I was able to get in on the action by taking a bike tour with the amazing and inspiring Danny Pavlopoulos, co-owner of Spade & Palacio Tours. Born and raised in Montreal, Danny is a licensed city guide, a passionate urban cyclist, a lover of street art, and a craft beer nerd. If you really want to see the heart and soul of this one-of-a-kind city, call Danny.

#4 It's Abuzz with Innovation

Unlike most regions where bee populations are in rapid decline, Montreal has hundreds of bee hives. You'll find them on rooftops, on balconies, and right there in the backyard next to Fido's doghouse.

Thanks to three ingenious 20-somethings whose company installs and helps homeowners maintain beehives, Montreal has become a honeybee's Garden of Eden. According to Étienne Lapierre, one of three founders of Alveole, Montreal is better for bees than the countryside because of its floral diversity, pesticide bans, and ample rooftop space.

Lapierre and his co-founders are so passionate about bees that they produce a calendar every year featuring tasteful but nude photos of beekeepers and their docile, non-threatening (really!) honey-making worker bees.

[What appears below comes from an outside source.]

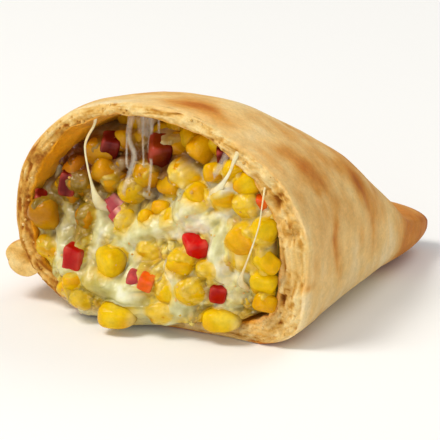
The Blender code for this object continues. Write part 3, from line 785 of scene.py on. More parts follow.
# The kernels that stand out, each as x and z on the cut, how far its middle stands out, how far its crown
# is turned to the right of upright, how far it leans out and how far it is spun about its length, in
# degrees, its size, and how bare of cheese it is
CORN = (
    (-9.8, 13.7, 2, 6, 8, -24, 0.96, 1.2),
    (-5.8, 4.2, 3.6, -84, 6, 80, 1.06, 1.5),
    (16.5, 5, 3.2, -86, 4, 88, 0.98, 1.4),
    (6.7, 16, 1.2, 35, 40, 20, 0.86, 0.9),
    (20.3, 22.9, 1.7, 52, 15, 10, 1.02, 0.8),
    (25.2, 25, 0, 10, 10, 60, 0.86, 0.7),
    (25.6, 18.9, 0.5, 65, 35, 30, 0.84, 0.4),
    (24.9, 13.6, 1, 15, 30, 10, 0.88, 1),
    (25.2, 9.4, 0.8, 50, 50, 40, 0.76, 1),
    (-28.2, 20.6, 2.2, -15, 30, 0, 0.94, 0.8),
    (-18.2, 20.8, 0.5, 8, 10, 80, 0.9, 0.5),
    (-16.5, 34.9, 1.2, 20, 15, 20, 0.88, 0.8),
    (-22, 30.2, 0.6, -30, 25, 50, 0.8, 0.9),
    (-14.9, 31.2, 1, 50, 25, 40, 0.84, 0.9),
    (-24.6, 25.6, 0.4, 60, 40, 20, 0.9, 0.5),
    (-3.5, 23.4, 0.7, 70, 30, 50, 0.56, 0.8),
    (-0.4, 25.6, 0.8, 15, 50, 20, 0.56, 0.9),
    (2.6, 24.2, 0.6, -40, 40, 70, 0.6, 0.8),
    (-4.9, 32, 1, 20, 30, 30, 0.92, 0.6),
    (-8.1, 28, 0.5, -35, 45, 10, 0.84, 0.4),
    (-13, 29.6, 0.2, 25, 30, 60, 0.9, 0.4),
    (5.5, 34, 1.4, -68, 15, 80, 0.98, 0.15),
    (8.7, 29.9, 1, 62, 25, 20, 0.86, 0.9),
    (15, 30.4, 0.9, 25, 30, 40, 0.78, 0.7),
    (12.1, 35.4, 0.6, 55, 35, 70, 0.76, 0.6),
    (9.9, 10.6, 0.9, -20, 40, 20, 0.8, 0.2),
    (3.1, 4.9, 1.1, 40, 45, 60, 0.8, 0.15),
    (-18.2, 8.2, 1.1, 10, 35, 30, 0.62, 0.5),
    (-15.6, 5, 0.8, -60, 20, 50, 0.58, 0.3),
    (-20.6, 6.2, 1, 50, 20, 20, 0.5, 0.5),
    (-27, 13, 1.2, 30, 30, 20, 0.82, 0.4),
    (-2.5, 16.4, -0.1, 60, 40, 40, 0.76, 0.1),
    (-8.4, 21.2, -0.2, -30, 40, 60, 0.74, 0.1),
    (20.6, 29.8, 0.4, -20, 30, 0, 0.84, 0.3),
    (13, 15.4, 0.1, 20, 50, 30, 0.66, 0.1),
    (-20.6, 27.6, 0.4, -10, 40, 10, 0.86, 0.5),
    (-7.8, 36.4, 4.2, -15, 30, 60, 0.96, 1),
    (4.4, 38.8, 1, 60, 30, 40, 0.7, 1),
    (8.4, 39, 6.2, -30, 30, 50, 0.86, 0.9),
    (11.6, 40.6, 2.8, 55, 20, 20, 0.7, 0.7),
    (17.2, 36.6, 1.4, 15, 30, 40, 0.76, 0.7),
    (20.6, 34.6, 1.8, -35, 30, 10, 0.74, 0.6),
    (-9.7, 40.2, 11.3, 10, 20, 40, 0.96, 1),
    (-12.4, 37.6, 8.4, 75, 20, 70, 0.9, 1),
    (-3.9, 38.3, 11, -50, 20, 30, 0.94, 1),
    (3.5, 39.5, 12.4, 35, 15, 60, 0.92, 1),
    (-13.8, 41, 8.9, -30, 30, 20, 0.84, 1),
    (-1.4, 41.4, 10.4, 80, 20, 80, 0.86, 1),
    (-2, 38.4, 8, 20, 20, 30, 0.6, 1),
    (1.6, 38.4, 13, -60, 20, 60, 0.76, 1),
    (-8.2, 37.4, 10.6, 60, 20, 10, 0.8, 1),
    (6.1, 41.7, 11.3, -20, 20, 20, 0.76, 1),
)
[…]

#5 It's The Home of Justin Trudeau

Marvel Comics didn't put Montreal's favorite son on the cover of a recent comic book for nothing. Canada's tattooed Prime Minister is a real-life superhero, having been a teacher, a snowboard instructor, an actor, and a compassionate voice during the Syrian refugee crisis. Since being sworn in on November 4, 2015, he has worked to rebuild relations with indigenous people and has imposed a rigorous carbon-capture policy. No wonder Canada ranks second globally as the best country for social progress, raking in top scores for supporting basic human needs, rights, and foundations of well-being. (For the record, Finland, which I also love, is first.)